Geoff Pullum observes, in passing, that “the notion of small textbooks has just vanished in modern America (800 pages is commonplace, 400 is positively wimpy, and under 200 is close to unknown).” Why? I figure it’s for the same reason textbooks are so expensive: there’s a third-party buyer problem. Professors do the choosing, while students do the buying. Thus, professors have little incentive to choose inexpensive textbooks.

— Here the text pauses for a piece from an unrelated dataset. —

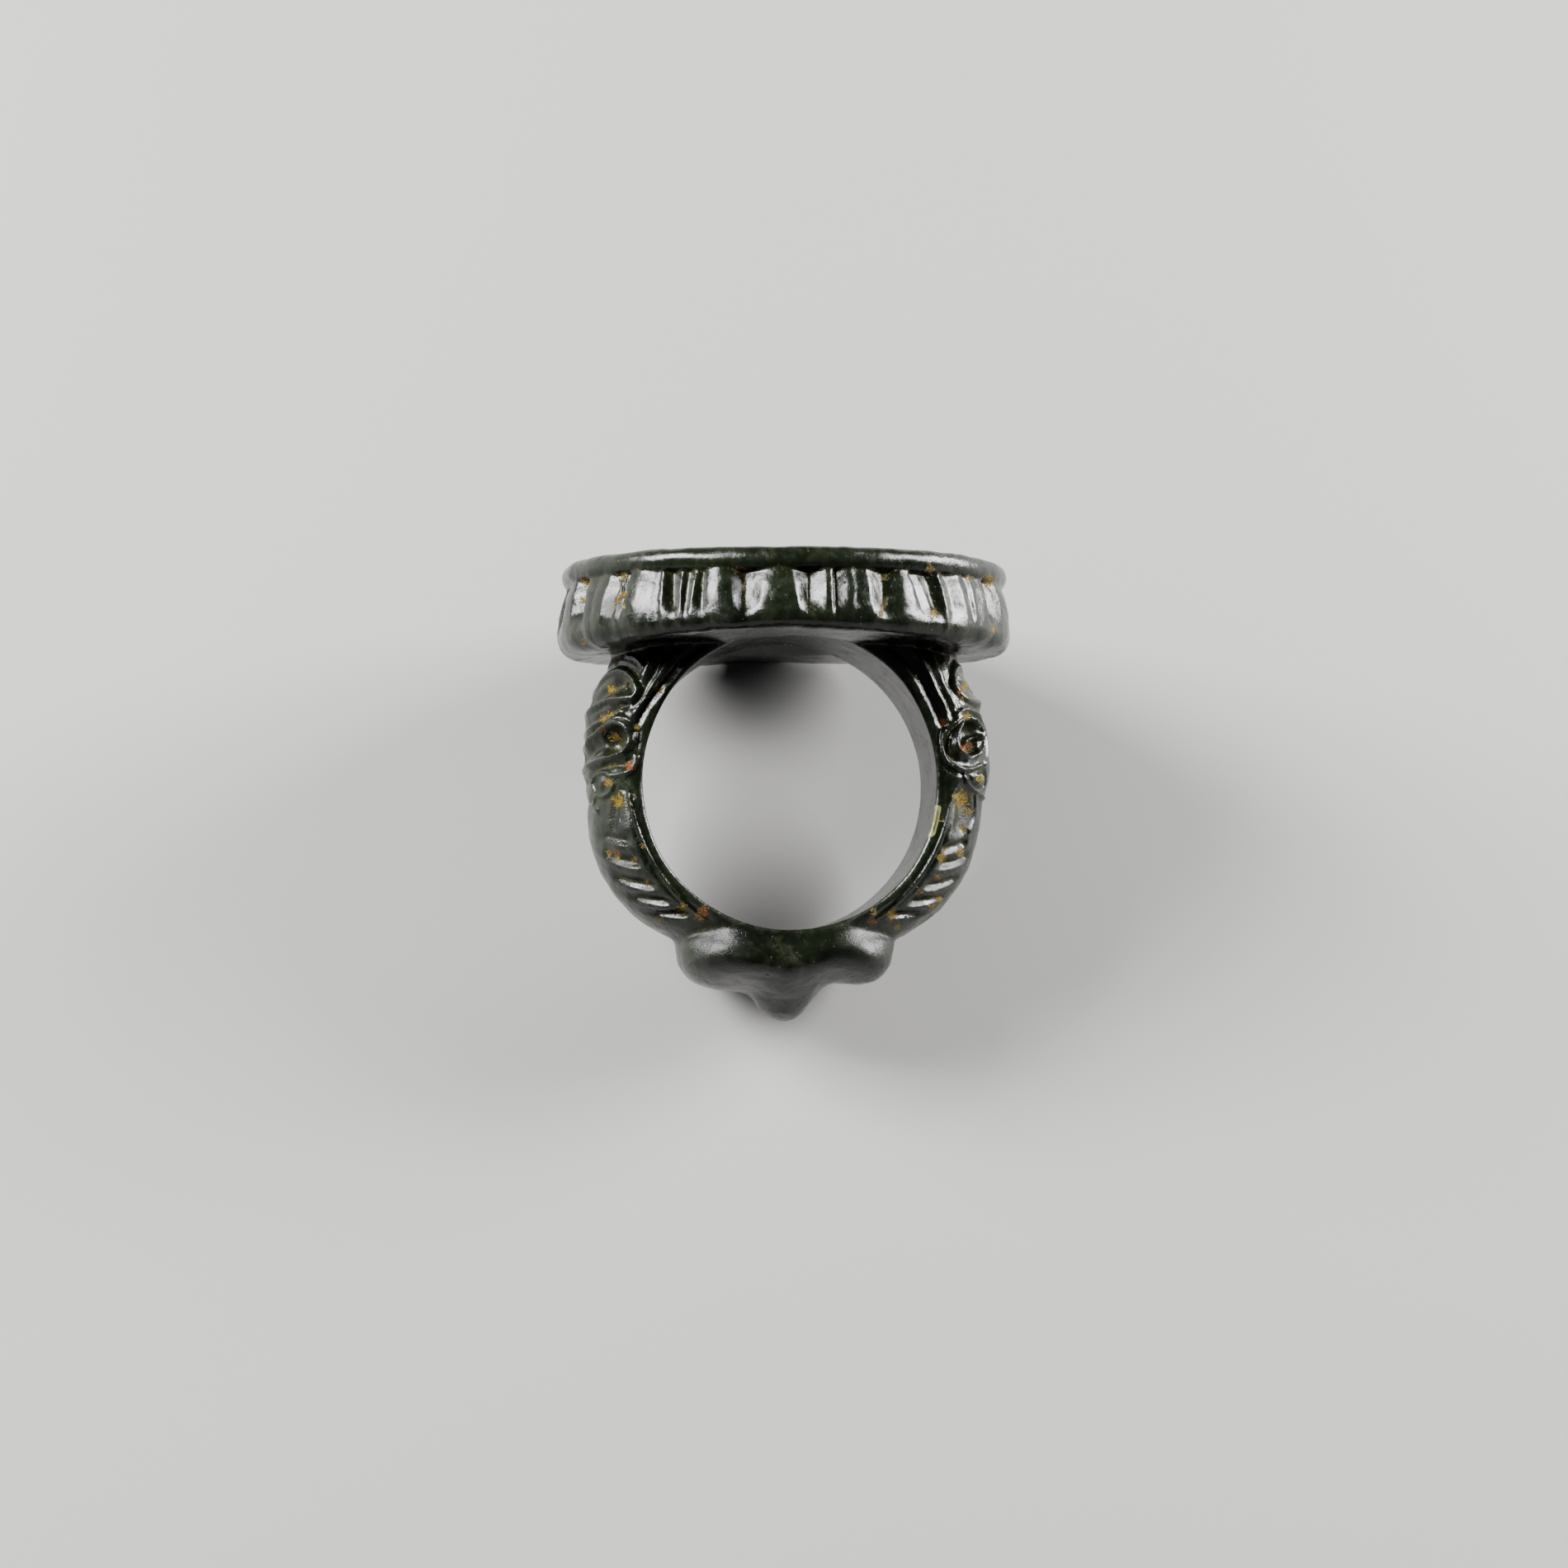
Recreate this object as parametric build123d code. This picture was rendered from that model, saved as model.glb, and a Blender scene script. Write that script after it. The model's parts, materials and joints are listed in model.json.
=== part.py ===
from build123d import *
import math
import os
from collections import namedtuple

# A finger ring carved from one piece of stone: a round bezel with a beaded lip and gadrooned
# sides, a crowned band carved with ribs, scrolls, strands and notched leaves, and a cushion
# with a drop opposite the bezel.
# It is modelled upright about the bore's centre, with X across, Y along the finger (front at
# -Y) and Z towards the bezel, and is laid down on its side at the end.

# Driving dimensions, in millimetres and degrees
finger_bore = 18.0  # diameter of the finger hole
band_width = 10.4  # along the finger
band_height = 3.35  # from the bore's wall out to the crest
band_offset = 0.2  # the crest's circle sits this far above the bore's centre
rim_height = 0.9  # flat rim beside the bore

bezel_diameter = 27.8  # over the gadroons
bezel_thickness = 5.4  # from the underside at its sides to the table
bezel_sink = 1.5  # the bore's top reaches this far above that underside
bezel_foot = 1.3  # rounding from the wall to the underside
belly_rise = 2.1  # the widest point above the underside
saddle_rise = 0.95  # the underside arches up this much over the finger
mouth_depth = 2.2  # the bore narrows to the underside over this length

lip_bead = 1.6  # thickness of the bead round the table
lip_stand = 0.35  # the bead stands this far above the table
lip_inset = 0.3  # the bead's outside from the gadroons' widest
neck_inset = 0.48  # the wall draws in this much from the belly to the lip
groove_depth = 0.6  # between two gadroons

cushion_width = 13.5  # across the foot of the ring
cushion_proud = 0.5  # beyond each face of the band
cushion_height = 4.6
cushion_wall = 3.7  # stone under the bore
cushion_edge = 0.42  # rounding of its edges, as a share of its height
drop_length = 1.8  # below the cushion
drop_diameter = 3.2  # of its rounded tip
drop_steepness = 60.0  # of its side, before it flares into the cushion

rib_relief = 0.36  # a rib stands this far above the crown
rib_slant = 28.0  # its lean, up the band from the crest towards the rim
rib_spread = 30.0  # how far it runs round the crown from the crest
scroll_relief = 0.3  # how far a scroll's bead stands above the crown
strand_width = 0.5  # lines between the strands
strand_depth = 0.2
leaf_width = 0.44  # line beside a leaf
leaf_depth = 0.16
notch_length = 2.5
notch_width = 1.1
notch_depth = 0.42

# Grooves between the gadroons, in degrees round the bezel from the front, positive to +X
groove_azimuths = (
    -85, -67, -51, -32.5, -17.5, 1.5, 18.5, 34, 51.5, 62, 79,
    94.5, 111.5, 128.6, 145.7, 162.9, 180, 197.1, 214.3, 231.4, 248.6, 262,
)

# Places on the band: angle in degrees up from the bore's centre line, and share of the half
# width from the crest (0) to the rim (1). Each is carved on the front and on the back.
Rib = namedtuple("Rib", "angle thickness")
ribs = (
    Rib(-1.8, 1.75),
    Rib(5.6, 1.5),
    Rib(11.4, 1.25),
    Rib(16.8, 1.35),
    Rib(24.0, 1.9),
    Rib(31.0, 1.6),
)
Scroll = namedtuple("Scroll", "side angle share outside bead pit")
scrolls = (
    Scroll("right", 11.2, 0.82, 3.00, 0.55, 0.0),
    Scroll("right", 13.2, 0.76, 2.15, 0.50, 1.2),
    Scroll("right", 29.0, 0.56, 2.00, 0.50, 0.8),
    Scroll("right", 1.0, 0.60, 1.50, 0.40, 0.0),
    Scroll("left", 12.0, 0.83, 2.55, 0.60, 1.5),
    Scroll("left", 6.8, 0.84, 2.20, 0.45, 0.0),
    Scroll("left", 29.2, 0.60, 2.60, 0.60, 1.3),
    Scroll("left", -0.9, 0.65, 1.60, 0.42, 0.0),
)
Bud = namedtuple("Bud", "side angle share diameter")
buds = (
    Bud("right", 1.2, 0.60, 0.85),
    Bud("left", -0.7, 0.66, 0.85),
)
Line = namedtuple("Line", "share start end")
strand_lines = (
    Line(0.97, 18.0, 60.0),
    Line(0.87, 21.0, 60.0),
    Line(0.72, 33.0, 60.0),
)
leaf_lines = (
    Line(0.97, -56.0, -4.0),
    Line(0.56, -50.0, -12.0),
)
Notch = namedtuple("Notch", "angle share slant size")
notches = (
    Notch(-10.5, 0.76, 15.0, 1.25),
    Notch(-20.5, 0.84, 38.0, 0.80),
    Notch(-27.0, 0.76, 38.0, 1.00),
    Notch(-34.7, 0.77, 38.0, 1.00),
    Notch(-42.3, 0.77, 38.0, 1.00),
    Notch(-50.0, 0.82, 38.0, 0.85),
)

# Sections of the cushion, from its middle to its end, as shares of its sizes
Station = namedtuple("Station", "across depth height lift")
stations = (
    Station(0.00, 1.00, 1.00, 0.00),
    Station(0.42, 1.00, 0.97, 0.00),
    Station(0.74, 0.94, 0.77, -0.01),
    Station(0.92, 0.78, 0.50, 0.00),
    Station(1.00, 0.46, 0.20, 0.05),
)

bore_radius = finger_bore / 2
crown_rise = band_height - rim_height
crown_radius = ((band_width / 2) ** 2 + crown_rise**2) / (2 * crown_rise)
crown_center = bore_radius + band_height - crown_radius
bezel_under = bore_radius - bezel_sink
bezel_top = bezel_under + bezel_thickness
belly_height = bezel_under + belly_rise
cushion_reach = bore_radius + cushion_wall
cushion_depth = band_width + 2 * cushion_proud
drop_reach = cushion_reach + drop_length
past_all = 2 * bezel_diameter  # longer than anything it cuts


def crown_plane(angle, share, lift=0.0):
    """Where a place on the band lies: x runs up along the band and z out of the stone."""
    a = math.radians(angle)
    slope = math.asin(share * band_width / 2 / crown_radius)
    out = Vector(math.cos(a), 0, math.sin(a))
    normal = out * math.cos(slope) - Vector(0, 1, 0) * math.sin(slope)
    middle = out * crown_center + Vector(0, 0, band_offset)
    origin = middle + normal * (crown_radius + lift)
    return Plane(origin, x_dir=(-math.sin(a), 0, math.cos(a)), z_dir=normal)


def both_faces(shapes):
    return [*shapes, *(mirror(s, about=Plane.XZ) for s in shapes)]


def both_sides(shapes):
    return [*shapes, *(mirror(s, about=Plane.YZ) for s in shapes)]


def on_side(side, shape):
    return mirror(shape, about=Plane.YZ) if side == "left" else shape


def bezel():
    wall = bezel_diameter / 2
    bead = lip_bead / 2
    lip_axis = wall - lip_inset - bead
    lip_height = bezel_top + lip_stand - bead
    foot_height = bezel_under + bezel_foot
    neck = Vector(wall - neck_inset, lip_height - bead / 2)
    rise = neck.Y - belly_height
    lean = 2 * math.atan(neck_inset / rise)
    with BuildSketch(Plane.XZ) as body:
        with BuildLine():
            Polyline((0, bezel_top), (0, bezel_under), (wall - bezel_foot, bezel_under))
            JernArc((wall - bezel_foot, bezel_under), (1, 0), bezel_foot, 90)
            upright = Polyline((wall, foot_height), (wall, belly_height))
            JernArc(upright @ 1, (0, 1), rise / math.sin(lean), math.degrees(lean))
            Polyline(neck, (lip_axis, neck.Y), (lip_axis, bezel_top), (0, bezel_top))
        make_face()
    round_body = revolve(body.sketch, Axis.Z)
    gadroons = extrude(gadroon_plan(), past_all / 2)
    lip = Pos(0, 0, lip_height) * Torus(lip_axis, bead)
    return (round_body & gadroons) + lip - saddle()


def gadroon_plan():
    wall = bezel_diameter / 2
    ends = [*groove_azimuths, groove_azimuths[0] + 360]

    def around(azimuth, radius):
        a = math.radians(azimuth)
        return (radius * math.sin(a), -radius * math.cos(a))

    with BuildSketch() as plan:
        with BuildLine():
            for start, end in zip(ends, ends[1:]):
                ThreePointArc(
                    around(start, wall - groove_depth),
                    around((start + end) / 2, wall),
                    around(end, wall - groove_depth),
                )
        make_face()
    return plan.sketch


def saddle():
    """The arched cut that raises the underside over the finger."""
    reach = bezel_diameter / 2 - bezel_foot
    radius = (reach**2 + saddle_rise**2) / (2 * saddle_rise)
    height = bezel_under + saddle_rise - radius
    return Pos(0, 0, height) * Rot(90, 0, 0) * Cylinder(radius, past_all)


def band():
    half = band_width / 2
    rim = bore_radius + rim_height
    inside = bore_radius / 2
    with BuildSketch(Plane.XY) as section:
        with BuildLine():
            ThreePointArc((rim, -half), (bore_radius + band_height, 0), (rim, half))
            Polyline((rim, half), (inside, half), (inside, -half), (rim, -half))
        make_face()
    return Pos(0, 0, band_offset) * revolve(section.sketch, Axis.Y)


def rib_bars():
    bars = []
    for rib in ribs:
        radius = rib.thickness / 2
        major = crown_radius + rib_relief - radius
        base = crown_plane(rib.angle, 0)
        center = base.origin - base.z_dir * crown_radius
        lean = math.radians(rib_slant)
        side = Vector(0, -1, 0) * math.cos(lean) + base.x_dir * math.sin(lean)
        path = Plane(center, x_dir=base.z_dir, z_dir=base.z_dir.cross(side))
        bars.append(path * Torus(major, radius, major_angle=rib_spread, align=None))
        end = math.radians(rib_spread)
        tip = center + (base.z_dir * math.cos(end) + side * math.sin(end)) * major
        bars.append(Pos(*tip) * Sphere(radius))
    return both_sides(both_faces(bars))


def scroll_beads():
    beads = []
    for scroll in scrolls:
        wire = scroll.bead / 2
        place = crown_plane(scroll.angle, scroll.share, scroll_relief - wire)
        beads.append(on_side(scroll.side, place * Torus(scroll.outside / 2 - wire, wire)))
    for bud in buds:
        place = crown_plane(bud.angle, bud.share)
        beads.append(on_side(bud.side, place * Sphere(bud.diameter / 2)))
    return both_faces(beads)


def scroll_pits():
    pits = []
    for scroll in scrolls:
        if scroll.pit:
            place = crown_plane(scroll.angle, scroll.share)
            pits.append(on_side(scroll.side, place * Sphere(scroll.pit / 2)))
    return both_faces(pits)


def line_cuts(lines, width, depth):
    """Lines that run along the band, cut by a round tool."""
    cuts = []
    for line in lines:
        start = crown_plane(line.start, line.share, width / 2 - depth)
        ring_radius = math.hypot(start.origin.X, start.origin.Z - band_offset)
        level = Plane((0, start.origin.Y, band_offset), x_dir=(1, 0, 0), z_dir=(0, -1, 0))
        turned = level * Rot(0, 0, line.start)
        run = line.end - line.start
        cuts.append(turned * Torus(ring_radius, width / 2, major_angle=run, align=None))
    return both_sides(both_faces(cuts))


def gouge(length, width):
    """A pointed tool mark: an arc turned about its chord, which lies along X."""
    half = length / 2
    with BuildSketch() as blade:
        with BuildLine():
            ThreePointArc((-half, 0), (0, width / 2), (half, 0))
            Polyline((half, 0), (-half, 0))
        make_face()
    return revolve(blade.sketch, Axis.X)


def notch_cuts():
    cuts = []
    for notch in notches:
        width = notch_width * notch.size
        lift = width / 2 - notch_depth * notch.size
        place = crown_plane(notch.angle, notch.share, lift)
        blade = gouge(notch_length * notch.size, width)
        cuts.append(place * Rot(0, 0, 90 - notch.slant) * blade)
    return both_sides(both_faces(cuts))


def cushion():
    """A swelling form through rounded sections across the foot of the ring."""
    sections = []
    for station in [*reversed(stations[1:]), *stations]:
        half = station.across * cushion_width / 2
        across = -half if len(sections) < len(stations) - 1 else half
        height = station.height * cushion_height
        middle = cushion_height / 2 - cushion_reach + station.lift * cushion_height
        with BuildSketch(Plane.YZ.offset(across) * Pos(0, middle)) as section:
            RectangleRounded(station.depth * cushion_depth, height, cushion_edge * height)
        sections.append(section.sketch)
    return loft(sections)


def drop():
    """A turned tip that flares into the cushion's underside."""
    radius = drop_diameter / 2
    ball = radius - drop_reach
    steep = math.radians(drop_steepness)
    side = Vector(radius * math.sin(steep), ball - radius * math.cos(steep))
    flare = (-cushion_reach - side.Y) / (1 - math.cos(steep))
    with BuildSketch(Plane.XZ) as profile:
        with BuildLine():
            half_way = Vector(radius * math.sin(steep / 2), ball - radius * math.cos(steep / 2))
            ThreePointArc((0, -drop_reach), half_way, side)
            foot = JernArc(side, (math.cos(steep), math.sin(steep)), flare, -drop_steepness)
            root = cushion_height / 2 - cushion_reach
            Polyline(foot @ 1, ((foot @ 1).X, root), (0, root), (0, -drop_reach))
        make_face()
    return revolve(profile.sketch, Axis.Z)


def finger_hole():
    length = band_width
    hole = Rot(90, 0, 0) * Cylinder(bore_radius, length)
    reach = bezel_under + saddle_rise
    mouth = Plane.XZ.offset(length / 2) * Pos(0, 0, mouth_depth / 2) * Cone(
        bore_radius, reach, mouth_depth
    )
    return [hole, *both_faces([mouth])]


def carved_ring():
    """The whole stone, still upright."""
    stone = bezel() + band() + cushion() + drop()
    stone = stone + rib_bars() + scroll_beads()
    lines = line_cuts(strand_lines, strand_width, strand_depth)
    lines += line_cuts(leaf_lines, leaf_width, leaf_depth)
    return stone - scroll_pits() - lines - notch_cuts() - finger_hole()


def rest_tilt():
    """Turn about X that lays the ring down on its bezel and its cushion alike."""
    top, foot = bezel(), cushion()
    span = belly_height + cushion_reach
    tilt = -90.0
    for _ in range(6):
        turn = Rot(tilt, 0, 0)
        gap = (turn * foot).bounding_box().min.Z - (turn * top).bounding_box().min.Z
        tilt += math.degrees(gap / span)
    return tilt


lay_down = Rot(rest_tilt(), 0, 0)
ring = lay_down * carved_ring()
box = ring.bounding_box()
to_floor = Pos(-box.center().X, -box.center().Y, -box.min.Z)
ring = to_floor * ring
ring.label = "carved_ring"
print("box", box.size, "volume", ring.volume, "valid", ring.is_valid)
print("bore centre", (to_floor * lay_down).position, "turned", (to_floor * lay_down).orientation)

os.makedirs("parts", exist_ok=True)
export_step(ring, "parts/carved_ring.step")
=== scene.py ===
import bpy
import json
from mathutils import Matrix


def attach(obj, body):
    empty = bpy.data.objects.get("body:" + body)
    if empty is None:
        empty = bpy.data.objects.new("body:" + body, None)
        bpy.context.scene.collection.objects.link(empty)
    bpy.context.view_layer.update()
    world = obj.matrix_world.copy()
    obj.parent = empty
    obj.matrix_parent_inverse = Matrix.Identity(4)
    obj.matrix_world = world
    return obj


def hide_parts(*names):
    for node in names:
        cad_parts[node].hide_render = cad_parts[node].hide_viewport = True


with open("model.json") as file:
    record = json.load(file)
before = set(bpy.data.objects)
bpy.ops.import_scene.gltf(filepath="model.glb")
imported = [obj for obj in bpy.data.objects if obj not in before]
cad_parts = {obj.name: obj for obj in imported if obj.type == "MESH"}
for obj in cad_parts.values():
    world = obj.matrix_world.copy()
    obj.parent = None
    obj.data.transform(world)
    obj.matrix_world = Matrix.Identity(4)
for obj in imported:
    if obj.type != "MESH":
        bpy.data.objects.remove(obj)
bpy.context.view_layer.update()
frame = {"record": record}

import json
import math
import bpy
import numpy as np
import openvdb
from mathutils import Matrix, Vector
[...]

But why the displacement of small, narrow-focus texts by massive, encyclopedic ones? A textbook that covers all the topics a professor intends to cover provides one-stop shopping, so the professor doesn’t have to order multiple texts. But not all professors of a given subject want to cover the same topics. For instance, I teach intermediate microeconomics. I like to cover the theory of risk and uncertainty, theories of (alleged) market failure, and game theory. But another professor might consider those topics less important, and spend more time on (say) labor markets, a topic I skimp on. A smaller textbook covering fewer topics would likely appeal to just one of us, while a comprehensive text will get business from both. As a side effect, all students end up buying a microeconomics text with numerous chapters that go unused.
Here’s the economic puzzle: Why has this phenomenon only appeared in recent decades? Professors have always chosen the texts that students have to buy. So why haven’t textbooks always been huge and expensive? What’s changed?